Not all El Niño events are created equal – their impacts vary widely, and satellites like the US-European Sentinel-6 Michael Freilich help anticipate those impacts on a global scale by tracking changes in sea surface height in the Pacific Ocean.
Water expands as it warms, so sea levels tend to be higher in places with warmer water. El Niños are characterised by higher-than-normal sea levels and warmer-than-average ocean temperatures along the equatorial Pacific.

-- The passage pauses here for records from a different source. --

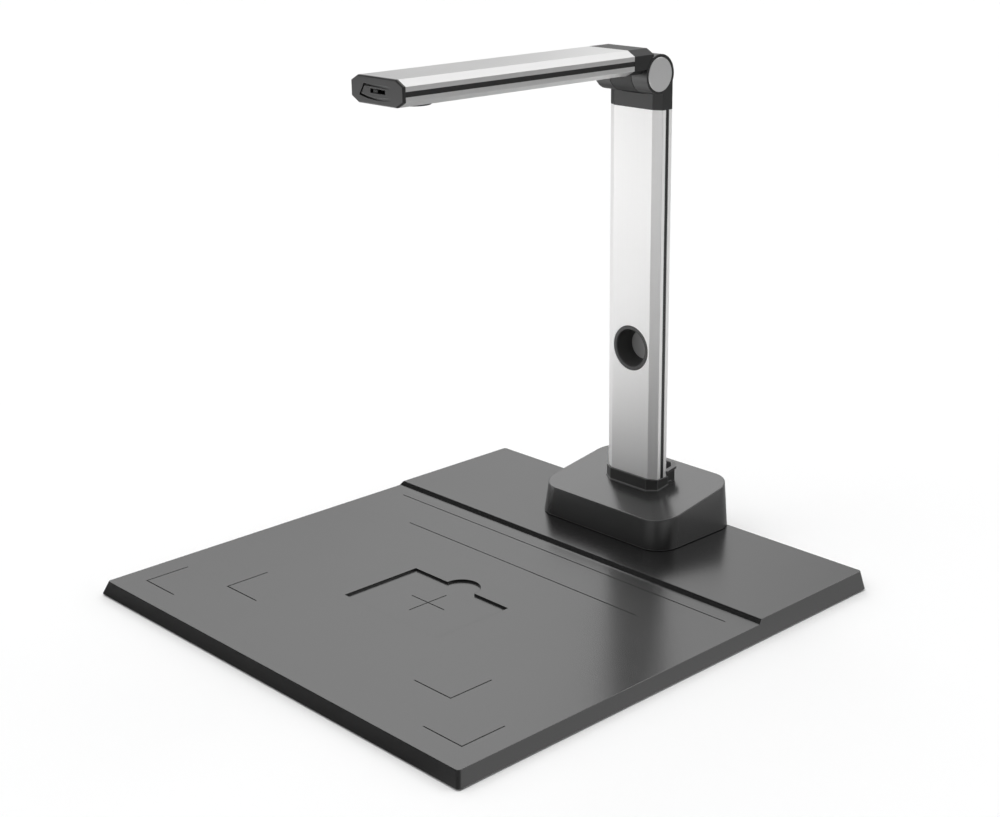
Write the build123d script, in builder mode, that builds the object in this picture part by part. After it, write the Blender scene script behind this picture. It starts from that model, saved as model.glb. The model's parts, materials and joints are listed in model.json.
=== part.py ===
from build123d import *
import os

os.makedirs("parts", exist_ok=True)

# Book scanner: an engraved scan plate, a pedestal on its rear deck, an aluminium column and a
# camera arm that folds down against the column.
# Millimetres, +X to the user's right, +Y to the back, +Z up. The origin is on the resting
# surface, at the centre of the footprint.

# ---------------------------------------------------------------- driving dimensions
GAP = 0.05                      # seating clearance between neighbouring fixed pieces
FOLD_GAP = 0.5                  # arm underside to column front when folded

# scan plate
FOOT_DROP = 1.0                 # rubber feet below the plate skirt
PLATE_HALF = 168.9              # at the skirt
PLATE_FRONT = -175.6
PLATE_REAR = 169.9
DECK_Z = 9.4                    # working deck
REAR_Z = 11.8                   # raised rear deck
STEP_FOOT_Y = 66.6
STEP_TOP_Y = 69.4
WALL_LEAN = 0.381               # the front and side walls lean in by this much per mm of height
CORE_DRAFT = 20.9               # degrees, inner faces of the walls
PLATE_CORNER = 2.2
RIM_ROUND = 0.5
SKIN = 2.2                      # deck thickness over the ribs
SKIRT_WALL = 2.6
RIB = 1.4
RIB_PITCH_X = 47.0
RIB_PITCH_Y = 48.0
COVER_THICK = 1.5
COVER_PLAY = 0.8
COVER_BOSS = 4.5
BASE_BOSS = 7.0
COVER_PILOT = 1.4               # hole for the self-tapping cover screws
PILOT_DEPTH = 4.6
FOOT_RADIUS = 7.0
FOOT_SEAT = 0.5                 # depth of the feet's seats in the cover

# engraving: A4 and A5 sheets, the optical centre and an ID card recess
CROSS_Y = -49.7
LINE_WIDTH = 0.75
LINE_DEPTH = 0.4
MARK_ARM = 30.0
CROSS_ARM = 15.0
A4_SIZE = (297.0, 210.0)
A5_SIZE = (210.0, 148.5)
CARD_WIDTH = 86.0
CARD_DEPTH = 57.6
CARD_CENTRE_Y = -51.5
CARD_SINK = 1.35
NOTCH_RADIUS = 12.5

# pedestal: its walls lean in from the deck to PED_CROWN_Z, and a sloping plane cuts off the top
PED_HALF = 58.05
PED_FRONT = 97.7
PED_REAR = 175.6
PED_CORNER = 16.5
PED_CROWN_Z = 46.3
PED_LEAN_SIDE = 1.9
PED_LEAN_FRONT = 5.3
PED_LEAN_REAR = 1.5
PED_SEAM = 0.5                  # shadow gap over the deck
PED_TOP_FRONT = 30.9
PED_TOP_REAR = 43.9
PED_EDGE = 0.6
PED_WALL = 2.4
PED_BASE_THICK = 2.5
PED_BASE_INSET = 3.0

# chamfered profile shared by the column and the arm
FLAT_HALF = 16.4
SIDE_HALF = 22.4
CHAMFER_DEPTH = 3.3
SIDE_DEPTH = 8.75
PROFILE_DEPTH = 2 * CHAMFER_DEPTH + SIDE_DEPTH
PROFILE_WALL = 1.8
PLUG_INSET = PROFILE_WALL + 0.1  # plugs that slide into the extrusions
WIRE_SLOT = (26.0, 5.0)
EDGE_ROUND = 0.35
STRIP_WIDTH = 3.0
STRIP_GROOVE = 1.0
STRIP_THICK = 0.8
STRIP_PLAY = 0.02
STRIP_X = SIDE_HALF - STRIP_GROOVE + STRIP_THICK / 2

# column and hinge
COL_FRONT = 130.8
COL_BOTTOM = 17.3
COL_TOP = 291.15
AXIS_OFFSET = 0.4               # hinge axis behind the column's front
AXIS_Y = COL_FRONT + AXIS_OFFSET
AXIS_Z = 313.7
EAR_RADIUS = 12.6
EAR_INNER = 9.6
KNUCKLE_HALF = 9.2
HINGE_CLEAR = 0.4
SHAFT_RADIUS = 3.0
RUNNING_FIT = 0.05
CAP_RADIUS = 10.75
CAP_SEAT = 1.1                  # depth of the seat for the end cap
BRACKET_SPOTS = ((-10.0, COL_TOP - 6.0), (10.0, COL_TOP - 6.0))
BRACKET_HEAD = 2.6
BRACKET_HEAD_HEIGHT = 1.2

# arm
ARM_UNDER = AXIS_Z + AXIS_OFFSET + FOLD_GAP
ARM_TIP = -75.8
TIP_FLANGE = 2.0
ARM_REAR = 107.8                # end of the arm extrusion
ROOT_REAR = 125.1               # rear face of the root cap
LENS_REACH = AXIS_Y - CROSS_Y
LENS_RING_RADIUS = 10.5
LENS_DROP = 2.0

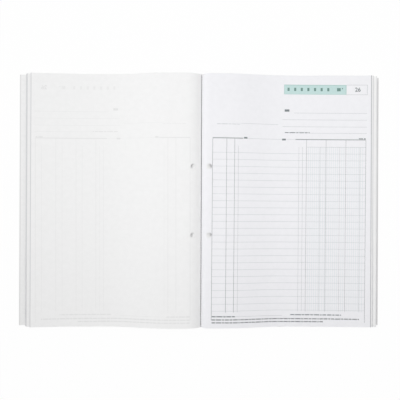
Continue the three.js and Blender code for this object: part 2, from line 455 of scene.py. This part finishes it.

These conditions can then propagate poleward along the western coasts of the Americas. El Niños can bring wetter conditions to the US Southwest and drought to regions in the western Pacific, including Indonesia. This year’s El Niño is still developing, but researchers are looking to the recent past for clues as to how it is shaping up.
There have been two extreme El Niño events in the past 30 years: the first from 1997 to 1998 and the second from 2015 to 2016. Both caused shifts in global air and ocean temperatures, atmospheric wind and rainfall patterns, and sea level.
The maps above show sea levels in the Pacific Ocean during early October 1997, 2015, and 2023 with higher-than-average ocean heights in red and white, and lower-than-average heights in blue and purple. Sentinel-6 Michael Freilich captured the 2023 data, the TOPEX/Poseidon satellite collected data for the 1997 image, and Jason-2 gathered data for the 2015 map.
By October 1997 and 2015, large areas of the central and eastern Pacific had sea levels more than 7 inches (18cm) higher than normal. This year, sea levels are about 2 or 3 inches (5cm to 8cm) higher than average and over a smaller area compared to the 1997 and 2015 events. Both of the past El Niños reached peak strength in late November or early December, so this year’s event may still intensify.
“Every El Niño is a little bit different,” says Josh Willis, Sentinel-6 Michael Freilich project scientist at NASA’s Jet Propulsion Laboratory in Southern California. “This one seems modest compared to the big events.”
Featured picture: The maps above show sea levels in the Pacific Ocean during early October 1997, 2015, and 2023 in the run up to El Niño events. Higher-than-average ocean heights appear red and white, and lower-than-average heights are in blue and purple.